Bacıyan-ı Rum, 13. yüzyılda Ahi Evran’ın eşi Fatma Bacı tarafından kurulan kökleri Türk Töresine dayanan özgün bir teşkilattır.
Aşıkpaşazade Tevarih-i Ali Osman adlı eserinde; “Rum diyarına gelen dört grup insan olduğunu yazmış, bunların: Gaziyan-ı Rum, Ahiyan-ı Rum, Abdalan-ı Rum ve Bacıyan-ı Rum” olduğunu belirmiştir. Aşıkpaşazade’nin “Bacıyan-ı Rum” olarak isimlendirdiği bu teşkilat Alman Franz Taeschr’inn dikkatini çekmiş fakat Taeschr, o günün toplumunda kadınların bir teşkilat kurmuş olmalarına ihtimal vermediğinden bu adlandırmanın yazım hatası ya da yanlış anlama sonucu Bacıyan-ı Rum olarak adlandırıldığını; doğru adlandırılmasının “Hacıyan-ı Rum” ya da “Bahşıyan-ı Rum” olabileceğini savunmuştur. Fuad Köprülü ise Aşıkpaşazade’nin bu teşkilat ile ilgili verdiği bilgileri Bektaşi rivayetleri ve başka kaynaklarla teyit ederek Taeschr’inin iddiasını çürüterek Bacıyan-ı Rum teşkilatının varlığını ortaya koymuştur.

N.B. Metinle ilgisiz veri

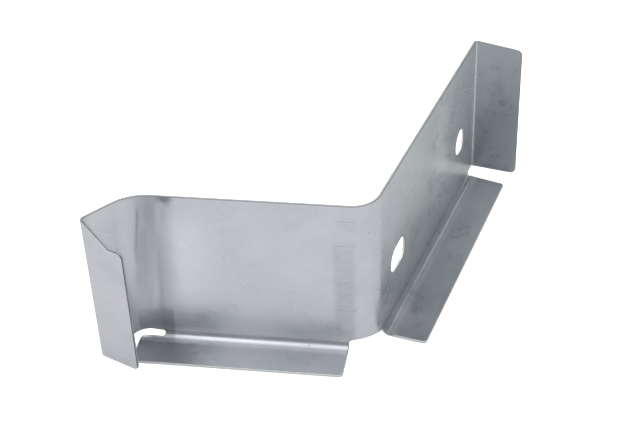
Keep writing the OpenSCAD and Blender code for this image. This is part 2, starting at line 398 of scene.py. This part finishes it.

Türkler Anadolu’yu fethettikten sonra burada çeşitli müesseseler meydana getirmişler ve yoğun bir kültürel faaliyet içinde bulunmuşlardır. Bu müesseseler sayesinde Türkler Anadolu’yu yurt edinebilmişlerdir. Bu devirde varlığı tespit edilmiş olan Anadolu Bacıları Teşkilatı (Bacıyan-ı Rum) sosyal, siyasi kuruluşların başında gelmiştir.
Bacıyân-ı Rum’un faaliyetleri ve Anadolu’nun en karışık döneminde ortaya koydukları tarihsel fonksiyonlar yer yer Osmanlı kroniklerinde ve Bektaşi geleneğinden gelen efsanevi bilgilerle karışık anlatılmıştır. Osmanlı Devleti’nin kuruluşunda olduğu kadar Anadolu ve Balkanların İslâmlaşması ve Türkleşmesinde önemli katkıları bulunan bu teşkilâtlar içinde Bâcıyân-ı Rûm’un farklı bir önemi olmuştur. Araştırmacılar, Bacı’ların sosyal hayatta, dinî ve tasavvufî alanlarda da faaliyette bulunduklarını belirtmiştir. Anadolu’daki dinî hayatta hep süregelmiş olarak kadın-erkek bir arada meclislerde bulunma durumu Bacıyân-ı Rûm Teşkilatı içerisinde de devam etmiştir. Sünnî muhitlerde kadınların erkeklerle bir arada sohbet meclislerinde bulunup, zikir, dinî ayin vs. yapmalarına cevaz verilmezken, bu teşkilatın üyeleri, genç kızlar ve kadınlar erkeklerle bir arada zikir, sema ve sohbet meclislerinde bulunmuşlardır. Bu teşkilatın dini-tasavvufi faaliyetleri yanında önemli askeri faaliyetlerde de bulunmuştur ki kroniklerde Osmanlı Devleti’nin kuruluşunun ilk zamanlarında savaşan kadın savaşçılar olduğu yazılmıştır. Ayrıca Bacılar, vakıflar kurarak dini faaliyetlerde bulunmanın yanı sıra ekonomik faaliyetlerde de bulunmuşlardır.
Tarih boyunca siyasi ve sosyal olarak önemli mevkilere sahip olmuş olan Türk Kadını, Ata topraklarında olduğu gibi Anadolu’da da devleti milleti için faaliyetlerde bulunmuştur. İşte bu faaliyetleri gerçekleştiren kadın teşkilatına “Bacıyan-ı Rum” ismi verilmiştir. Bu teşkilat Anadolu’nun Türkleşmesine katkıda bulunmuş ve bu topraklarda güçlü devlet olarak ortaya çıkan Osmanlı Devleti’nin kurulmasında önemli katkıda bulunmuştur.